The False Equivalency of Racism versus Prejudice
False equivalence: “a logical fallacy in which two opposing arguments appear to be logically equivalent when in fact they are not. This fallacy is categorized as a fallacy of inconsistency.”
Equating black, brown, red or yellow prejudice with white racism is a false equivalence. If you’re still not clear about why that is, perhaps the following will help:
The reason why is because black prejudice against whites, when it occurs, is based upon 300 plus years of race-based slavery, overt and covert genocide, the Black Codes, Jim Crow, de-facto segregation, economic warfare, and peonage. It is the result of generations of traumatized black families who have held no power within a system and who have been subjected to relentless pain, trauma, suffering and death at the hands of a white majority. It is — when it is present within an individual or sub-group — a defensive response to the offensive dehumanization that black people have suffered for hundreds of years as they built a nation that has prospered from their genius and labor.
It is a logical fallacy because blacks continue to hold minimal power within the economic and political systems of the United States. It is a logical fallacy because blacks continue to make up a disproportionate number of those currently enslaved within the Prison industrial Complex, which is legal slavery as per the 13th Amendment and was actually designed to serve this purpose in the aftermath of the Civil War. it is a logical fallacy because this prejudice is demonstrably individualized, while racism is both individualized and institutionalized which is also a measurable, qualitative difference in scale and outcome.
White racism, on the other hand, is based upon preferential treatment, built into the tripartite structure of culture, politics and economics. Multi-generational wealth and privileged based merely upon the color of one’s skin, has been accrued by many, consolidating inter-generational dominance over those who have historically been denied access to the means of wealth generation and accumulation. Even for those whites who currently exist at the bottom of the economic structure in the lower and middle classes experience privilege just by dint of possessing white skin. Often, this is all that they possess and yet, still, that skin is enough to give them the sense of superiority that is and has been consolidated across the decades through societal acculturation and the mediums of film, television and music.
Generations of whites, living within the auspices of the white supremacy system have been inured to the implicit violence of this culture. Many empathetic, compassionate members of past generations have had to turn from justice to embrace a system that they knew was wrong because they benefited from it. Then, they had to propagate the system by passing down its material inheritance to their children. Some generations internalized that trauma and reveled in it, becoming more and more divorced from feelings of compassion, while others became more empathetic, more resonant to the feelings in tune with higher conceptions of justice, equality and the implicit human rights of natural, universal law.
Brutality. Individual or systemic, creates intergenerational, epigenetic patterns of trauma whose effects upon the affected populations are in evidence, on all sides, today.

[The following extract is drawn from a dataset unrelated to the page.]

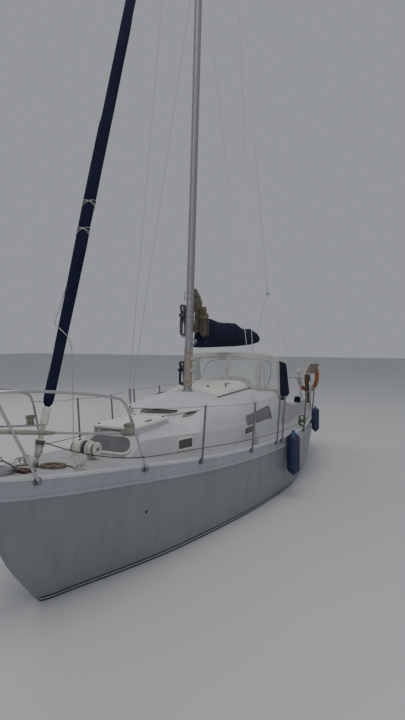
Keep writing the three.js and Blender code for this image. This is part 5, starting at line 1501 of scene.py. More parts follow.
def build_fore_hatch():
    frame_box = box("hatch_coaming", at(HATCH["aft1"], -HATCH["half"], 1.22),
                    at(HATCH["aft0"], HATCH["half"], HATCH["top"]), HOUSE, body=None)
    cut_box(frame_box, HATCH_HOLE["afts"], HATCH_HOLE["half"], (1.1, 1.6))
    bevel(frame_box, 0.008, 3)
    shade(frame_box, 35)
    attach(frame_box, "root")
    ears = Shell()
    lugs = Shell()
    for y in HINGE[2]:
        for d in (-0.033, 0.033):
            ears.turned(at(HINGE[0], y + d - 0.011, HINGE[1]), PORT, [(0, 0.009), (0.022, 0.009)], 16)
            ears.box(at(HINGE[0] + 0.008, y + d - 0.011, roof_z(1.12, y) - 0.02),
                     at(HINGE[0] - 0.008, y + d + 0.011, HINGE[1]))
        lugs.turned(at(HINGE[0], y - 0.020, HINGE[1]), PORT, [(0, 0.009), (0.040, 0.009)], 16)
        lugs.box(at(1.125, y - 0.020, 1.343), at(HINGE[0], y + 0.020, 1.356))
        for d in (-0.011, 0.011):
            lugs.turned(at(1.117, y + d, 1.355), UP, [(0, 0.005), (0.003, 0.005), (0.004, 0.003)], 10)
    ears.make("hatch_ears", STEEL, round_by=0.002)
    lugs.make("lid_lugs", STEEL, body="fore_hatch", round_by=0.0015)
    lid = domed("lid_moulding", LID["aft0"], LID["aft1"], LID["half"], LID["low"], LID["top"], 0.008, 0.05,
                CREAM, "fore_hatch")
    stands_for(lid, "cream_moulding", "fore_hatch_lid")
    rib = Shell()
    for y in (-0.155, 0.155):
        rib.rings([[at(a, y - w, z) for w, z in ((-0.02, 1.362), (0.02, 1.362))] + [at(a, y - w, z)
                for w, z in ((0.012, 1.374), (-0.012, 1.374))] for a in (1.20, 1.85)])
    rib.make("lid_ribs", CREAM, body="fore_hatch", round_by=0.003)
    knobs = Shell()
    for aft, y in ((1.88, -0.20), (1.88, 0.20), (1.17, -0.22), (1.17, 0.22)):
        knobs.turned(at(aft, y, 1.364), UP, [(0, 0.020), (0.004, 0.020), (0.006, 0.013), (0.012, 0.013),
                (0.0135, 0.009)], 18)
    knobs.tube(smooth_path([at(1.45, 0.205, 1.366), at(1.46, 0.205, 1.3725), at(1.60, 0.205, 1.3725),
                            at(1.61, 0.205, 1.366)], 5), 0.006, 10)
    knobs.make("lid_fittings", BLACK, body="fore_hatch")


# Sea hood rows: aft, half width, height at its side, at the shoulder and in the middle
HOOD_ROWS = [(3.095, 0.468, 1.500, 1.530, 1.568), (3.110, 0.469, 1.516, 1.549, 1.586),
             (3.420, 0.474, 1.535, 1.600, 1.630), (3.700, 0.477, 1.537, 1.612, 1.633),
             (4.300, 0.482, 1.540, 1.632, 1.638)]
SHOULDER_IN, SLIDE_HALF = 0.105, 0.312


def build_sea_hood():
    rings = []
    for aft, half, side_z, shoulder_z, top in HOOD_ROWS:
        corner = [Vector((half, side_z - 0.05, 0)), Vector((half, side_z, 0)),
                  Vector((half - SHOULDER_IN, shoulder_z, 0)),
                  Vector((half - SHOULDER_IN - 0.10, shoulder_z + (top - shoulder_z) * 0.3, 0))]
        port = [Vector((half, 1.42, 0))] + bent(corner, 0.03, 5)
        port += [Vector((0.20, top - 0.001, 0)), Vector((0, top, 0))]
        port = [at(aft, p.x, p.y) for p in port]
        rings.append(across(port))
    hood = loft("sea_hood_moulding", rings, CREAM, body=None)
    cut_box(hood, (3.70, 4.9), SLIDE_HALF, (1.3, 1.622))
    shade(hood, 30)
    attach(hood, "root")
    stands_for(hood, "cream_moulding", "sea_hood")
    tracks = Shell()
    for sign in (1, -1):
        for y0, y1, z1 in ((0.285, 0.350, 1.5897), (SLIDE_HALF, 0.350, 1.622)):
            tracks.side_box(sign, (3.71, 4.756), (y0, y1), (1.45, z1))
    tracks.make("hatch_tracks", HOUSE, round_by=0.003)
    bits = Shell()
    for aft, y, r in ((3.30, 0.18, 0.017), (3.32, -0.18, 0.017), (3.50, 0.385, 0.012),
                      (3.50, -0.385, 0.012), (4.24, 0.385, 0.012), (4.24, -0.385, 0.012)):
        bits.turned(at(aft, y, 1.605 if abs(y) < 0.3 else 1.606), UP,
                    [(0, r), (0.022, r), (0.026, r * 0.6)], 16)
    # Painted shadow: a black rod on the roof along each side of the sea hood stands for the shadow line at
    # its foot.
    for sign in (1, -1):
        line = []
        for a in np.linspace(2.93, 4.30, 30):
            y = 0.485 + 0.045 * (a - 2.93) / 1.37
            line.append(at(a, sign * y, roof_z(a, y) + 0.008))
        bits.tube(line, 0.0065, 8)
    bits.make("hood_knobs_and_shadow_rods", BLACK)


def build_sliding_hatch():
    top = domed("slider_moulding", 4.240, 4.850, 0.305, 1.5902, 1.608, 0.004, 0.03, CREAM, "sliding_hatch")
    stands_for(top, "cream_moulding", "sliding_hatch")
    bevel(loft("slider_lip",
               [[at(a, y, z) for y, z in ((-0.25, 1.606), (-0.24, h), (0.24, h), (0.25, 1.606))]
                for a, h in ((4.808, 1.612), (4.815, 1.642), (4.835, 1.646), (4.848, 1.614))], CREAM,
               body="sliding_hatch"), 0.004, 3)
    outline = rounded([(4.33, -0.2), (4.33, 0.2), (4.72, 0.2), (4.72, -0.2)], 0.03)
    bevel(loft("slider_pane", [[at(p.x, p.y, z) for p in outline] for z in (1.606, 1.6155)], SMOKED,
               body="sliding_hatch"), 0.0015)
    boards = Shell()
    for low, high in ((1.0005, 1.184), (1.188, 1.372), (1.376, 1.560)):
        boards.box(at(4.750, -0.2745, low), at(4.728, 0.2745, high))
    stands_for(boards.make("washboard_planks", WOOD, round_by=0.003), "timber", "washboards")
    frame_box = Shell()
    for sign in (1, -1):
        frame_box.side_box(sign, (4.722, 4.776), (0.2755, 0.300), (0.95, 1.560))
    frame_box.box(at(4.790, -0.31, 0.945), at(4.725, 0.31, 1.000))
    frame_box.make("companion_trim", WOOD, round_by=0.004)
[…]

The workable definition of racism, differentiating it from prejudice, is privilege plus power. Arguing that that is not the dictionary definition is part of the problem and part of the privilege, as that position lacks experiential knowledge and speaks to ignorance of daily life as lived by many of darker complexions and hues. If you benefit from it in any form and do not know it, that is an expression of that privilege. If you have it and are cognizant of it and you work to alleviate it by engaging in allied work for a better tomorrow, you are actively seeking to reconcile the structure of American institutionalized xenophobia and oppression and your efforts, no matter their seeming lack of immediate effect or significance, are indeed important. Every thought, word and action helps.
No matter our ethnicity or class, we are all on the front lines. On our jobs, around our dinner tables, at family gatherings, in the parks, at the clubs, out in the neighborhoods. Even though it may not seem like it, you are engaging in warrior’s work; you are challenging the meta-narrative by your very desire to shift the system into more equitable and sustainable modalities.
Whether our shared purpose and work will be enough to turn back this current assault upon personal and national evolution is not yet clear. Whether or not these forces working upon regressive policies will succeed or not, is yet to be seen.
But in the Annals of Eternity, your name is writ large, as Right is Might and the Truth exists beyond cultural and societal approbation or condemnation.
Continue to stand tall. Do your thing. Make a difference in your life and the lives of the ones you love. And when the time comes to face your conception of the Infinite and the Eternal, you will be able to stand there proudly, knowing that you stood for what is right when it mattered most.
And your life matters, right here, right now.